Create a vector with the c
operator, short for “combine”:
c( "me", "you", "everyone")
c( 1, 2, 3)
In most contexts, they have to all be the same data type.
1.7 Resources and exercises
Before you move on in this book, you should make sure that you have a way to get RStudio, either on your computer or on RStudio Cloud, and that it’s installed properly.
Take the swirl() tutorial
If you haven’t done it already, install the swirl() package. Do this in the Console: install.packages("swirl")

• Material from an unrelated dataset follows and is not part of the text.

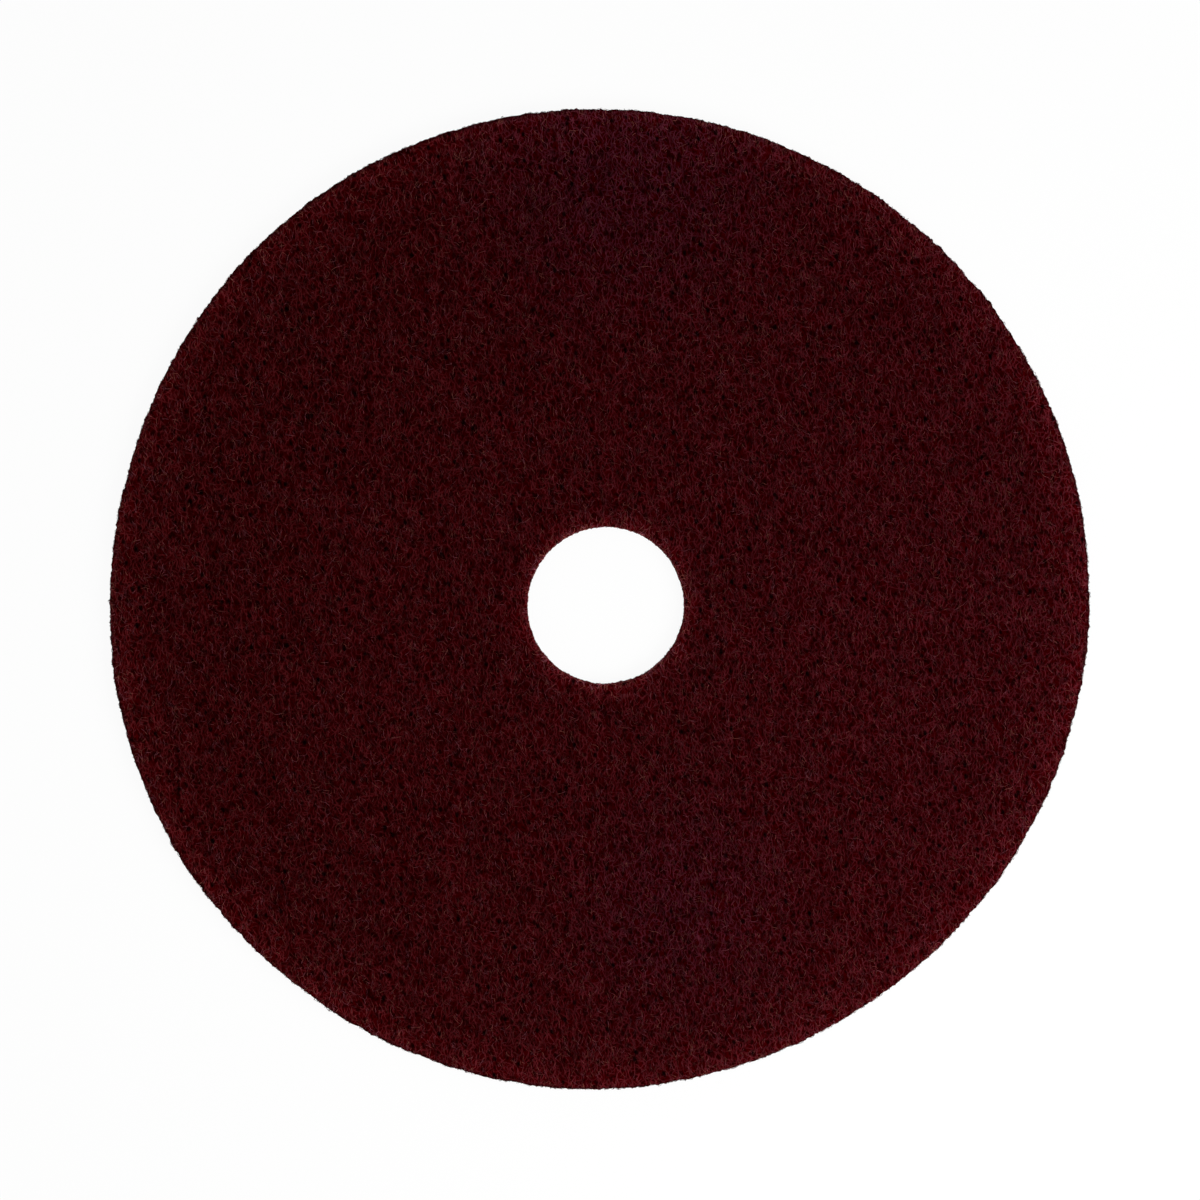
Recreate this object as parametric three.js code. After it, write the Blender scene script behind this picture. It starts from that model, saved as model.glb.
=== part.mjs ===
// A floor polishing pad: one disc, die-cut from a thick web of crimped nylon fibres that are bonded
// with an abrasive resin. It lies flat under a rotary floor machine. Both faces are alike, and the
// machine's pad driver grips either one, with its hub in the hole in the middle.
//
// Millimetres, +Z up. The origin is the middle of the lower face, on the axis of the hole.

import * as THREE from 'three';

// Driving dimensions.
const padDiameter = 508; // mean width across the wavy outline
const holeDiameter = 82;
const thickness = 10;

// The die pinches the springy web where it cuts, so each face rolls over to the cut edge in a quarter
// of an ellipse, this wide across the face and this deep into the thickness.
const rollWidth = 4;
const rollDepth = 1.8;

// The web relaxes after it is cut, so the outline isn't quite round. Each lobe adds a slow wave
// around it: how often it repeats, how far it stands out, and the bearing of one crest from +X.
const outlineLobes = [
  { count: 2, rise: 0.14, crest: 1 },
  { count: 3, rise: 0.73, crest: 118 },
  { count: 4, rise: 0.22, crest: 14 },
  { count: 5, rise: 0.34, crest: 52 },
  { count: 6, rise: 0.19, crest: 21 },
];

// How finely the round shapes are cut into facets.
const facetsAround = 120;
const facetsPerHalfRoll = 2;

const padRadius = padDiameter / 2;
const holeRadius = holeDiameter / 2;
const middleOfBand = (padRadius + holeRadius) / 2;

// The outline's distance outside the mean circle, at a bearing in radians.
function outlineRise(bearing) {
  let rise = 0;
  for (const lobe of outlineLobes) {
    const crest = THREE.MathUtils.degToRad(lobe.crest);
    rise += lobe.rise * Math.cos(lobe.count * (bearing - crest));
  }
  return rise;
}

// The section of the disc, as a closed loop of points: the distance from the axis, and the height.
// It runs out along the lower face, up the outer edge, in along the upper face and down the hole.
function sectionPoints() {
  const quarter = Math.PI / 2;
  const outerCentre = padRadius - rollWidth;
  const innerCentre = holeRadius + rollWidth;
  const lowCentre = rollDepth;
  const highCentre = thickness - rollDepth;

  const section = new THREE.Path();
  section.moveTo(innerCentre, 0);
  section.lineTo(outerCentre, 0);
  section.absellipse(outerCentre, lowCentre, rollWidth, rollDepth, -quarter, 0);
  section.lineTo(padRadius, highCentre);
  section.absellipse(outerCentre, highCentre, rollWidth, rollDepth, 0, quarter);
  section.lineTo(innerCentre, thickness);
  section.absellipse(innerCentre, highCentre, rollWidth, rollDepth, quarter, 2 * quarter);
  section.lineTo(holeRadius, lowCentre);
  section.absellipse(innerCentre, lowCentre, rollWidth, rollDepth, 2 * quarter, 3 * quarter);

  const points = section.getPoints(facetsPerHalfRoll);
  points[points.length - 1].copy(points[0]);
  return points;
}

// The section turned about +Z, with its outer half moved out or in to follow the outline.
function padGeometry() {
  const geometry = new THREE.LatheGeometry(sectionPoints(), facetsAround);
  geometry.rotateX(Math.PI / 2);

  const place = geometry.getAttribute('position');
  for (let i = 0; i < place.count; i += 1) {
    const x = place.getX(i);
    const y = place.getY(i);
    const distance = Math.hypot(x, y);
    if (distance > middleOfBand) {
      const stretch = 1 + outlineRise(Math.atan2(y, x)) / distance;
      place.setXY(i, x * stretch, y * stretch);
    }
  }
  geometry.computeVertexNormals();
  return geometry;
}

// Dark maroon nylon fibre under a dull coat of resin and fine grit.
const bondedWeb = new THREE.MeshStandardMaterial({
  name: 'bonded_web',
  color: 0x2d0709,
  roughness: 0.85,
  metalness: 0,
});

const pad = new THREE.Mesh(padGeometry(), bondedWeb);
pad.name = 'polishing_pad';

const model = new THREE.Group();
model.name = 'floor_polishing_pad';
model.add(pad);

export default model;
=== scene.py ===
"""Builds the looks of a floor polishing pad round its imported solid, in metres.

The pad is a disc of non-woven web. Crimped nylon fibres lie matted in all directions, a maroon
resin bonds them where they cross, and fine grit sits in the resin. The bonded body carries the
pattern of the dense web under the surface. The loose fibres over it are modelled one by one:
they rise out of the body, run along the surface in crimped arcs and dive back in.
"""

import math

import bpy
import numpy as np
from bpy.props import FloatProperty, FloatVectorProperty, IntProperty, PointerProperty
from bpy.types import Operator, Panel, PropertyGroup
from mathutils import Matrix, Vector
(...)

Once it’s installed, activate it using the library command and start it up.
library(swirl)
swirl()
Then just follow the prompts. Don’t worry that they’re red – it doesn’t mean there’s anything wrong. You should do the first section of the first chapter: “1: R Programming: The basics of programming in R” -> “Basic Building Blocks”. At the end, hit the escape key.
1.7.1 Googling for help
There are a few tricks to getting a good Google answer. First, set the time frame for the answer to the last year. It doesn’t always work, but at least you’re trying to get more recent answers. R has changed A LOT over the last 3-5 years. You don’t want to get bogged down in the “old” way.
Add the name of any package you’re using. If you aren’t sure which one is tripping you up, just add the word “tidyverse” to the query. That will get you closer.
Other resources
Sharon Machlis’ Practical R for Mass Communications and Journalism has an intro to R and R Studio beginning in chapter 2.3
Ben Stenhaug created a fast-paced video introducing the R Studio interface. Don’t worry too much about what some of it means just yet – just see if you can get used to the different parts of the screen.
Alison Horst created a series of gifs that illustrate some of the nuances of the RStudio interface – look there for illustrations on customizing your windows and troubleshooting R Markdown documents.